* start *

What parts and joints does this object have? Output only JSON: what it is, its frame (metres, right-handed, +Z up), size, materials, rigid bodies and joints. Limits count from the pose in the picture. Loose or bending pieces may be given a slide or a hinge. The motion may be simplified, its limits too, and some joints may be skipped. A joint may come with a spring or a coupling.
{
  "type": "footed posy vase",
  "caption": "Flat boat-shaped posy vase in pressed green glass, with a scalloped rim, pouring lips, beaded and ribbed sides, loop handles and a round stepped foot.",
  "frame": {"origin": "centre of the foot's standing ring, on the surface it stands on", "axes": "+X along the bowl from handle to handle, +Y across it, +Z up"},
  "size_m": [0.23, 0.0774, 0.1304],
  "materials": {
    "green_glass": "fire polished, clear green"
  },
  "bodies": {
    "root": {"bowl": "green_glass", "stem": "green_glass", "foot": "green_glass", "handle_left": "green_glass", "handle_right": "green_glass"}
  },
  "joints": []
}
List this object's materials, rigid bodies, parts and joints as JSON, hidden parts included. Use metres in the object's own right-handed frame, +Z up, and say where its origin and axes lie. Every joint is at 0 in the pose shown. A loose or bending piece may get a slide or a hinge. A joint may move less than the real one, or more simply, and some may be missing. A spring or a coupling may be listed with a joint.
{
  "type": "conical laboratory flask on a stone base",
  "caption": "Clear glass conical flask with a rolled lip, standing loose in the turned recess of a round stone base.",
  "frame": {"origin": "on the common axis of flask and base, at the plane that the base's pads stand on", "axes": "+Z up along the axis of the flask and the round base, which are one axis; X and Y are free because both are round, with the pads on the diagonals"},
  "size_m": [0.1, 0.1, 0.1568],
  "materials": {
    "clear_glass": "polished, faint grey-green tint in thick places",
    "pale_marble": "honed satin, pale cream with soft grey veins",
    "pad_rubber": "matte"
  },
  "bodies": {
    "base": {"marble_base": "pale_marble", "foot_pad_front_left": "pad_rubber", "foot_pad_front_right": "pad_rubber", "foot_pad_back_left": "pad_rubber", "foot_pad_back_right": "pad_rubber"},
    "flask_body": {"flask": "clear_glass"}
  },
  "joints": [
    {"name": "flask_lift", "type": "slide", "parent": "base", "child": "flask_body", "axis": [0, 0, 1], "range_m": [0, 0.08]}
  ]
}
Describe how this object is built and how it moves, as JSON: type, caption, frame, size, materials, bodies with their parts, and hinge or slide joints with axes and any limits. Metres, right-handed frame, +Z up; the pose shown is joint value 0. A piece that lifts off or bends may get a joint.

* end *

Extract all the entries word for word.

### Answer for the task
What parts and joints does this object have? Output only JSON: what it is, its frame (metres, right-handed, +Z up), size, materials, rigid bodies and joints. Limits count from the pose in the picture. Loose or bending pieces may be given a slide or a hinge. The motion may be simplified, its limits too, and some joints may be skipped. A joint may come with a spring or a coupling.
{
  "type": "footed posy vase",
  "caption": "Flat boat-shaped posy vase in pressed green glass, with a scalloped rim, pouring lips, beaded and ribbed sides, loop handles and a round stepped foot.",
  "frame": {"origin": "centre of the foot's standing ring, on the surface it stands on", "axes": "+X along the bowl from handle to handle, +Y across it, +Z up"},
  "size_m": [0.23, 0.0774, 0.1304],
  "materials": {
    "green_glass": "fire polished, clear green"
  },
  "bodies": {
    "root": {"bowl": "green_glass", "stem": "green_glass", "foot": "green_glass", "handle_left": "green_glass", "handle_right": "green_glass"}
  },
  "joints": []
}
List this object's materials, rigid bodies, parts and joints as JSON, hidden parts included. Use metres in the object's own right-handed frame, +Z up, and say where its origin and axes lie. Every joint is at 0 in the pose shown. A loose or bending piece may get a slide or a hinge. A joint may move less than the real one, or more simply, and some may be missing. A spring or a coupling may be listed with a joint.
{
  "type": "conical laboratory flask on a stone base",
  "caption": "Clear glass conical flask with a rolled lip, standing loose in the turned recess of a round stone base.",
  "frame": {"origin": "on the common axis of flask and base, at the plane that the base's pads stand on", "axes": "+Z up along the axis of the flask and the round base, which are one axis; X and Y are free because both are round, with the pads on the diagonals"},
  "size_m": [0.1, 0.1, 0.1568],
  "materials": {
    "clear_glass": "polished, faint grey-green tint in thick places",
    "pale_marble": "honed satin, pale cream with soft grey veins",
    "pad_rubber": "matte"
  },
  "bodies": {
    "base": {"marble_base": "pale_marble", "foot_pad_front_left": "pad_rubber", "foot_pad_front_right": "pad_rubber", "foot_pad_back_left": "pad_rubber", "foot_pad_back_right": "pad_rubber"},
    "flask_body": {"flask": "clear_glass"}
  },
  "joints": [
    {"name": "flask_lift", "type": "slide", "parent": "base", "child": "flask_body", "axis": [0, 0, 1], "range_m": [0, 0.08]}
  ]
}
Describe how this object is built and how it moves, as JSON: type, caption, frame, size, materials, bodies with their parts, and hinge or slide joints with axes and any limits. Metres, right-handed frame, +Z up; the pose shown is joint value 0. A piece that lifts off or bends may get a joint.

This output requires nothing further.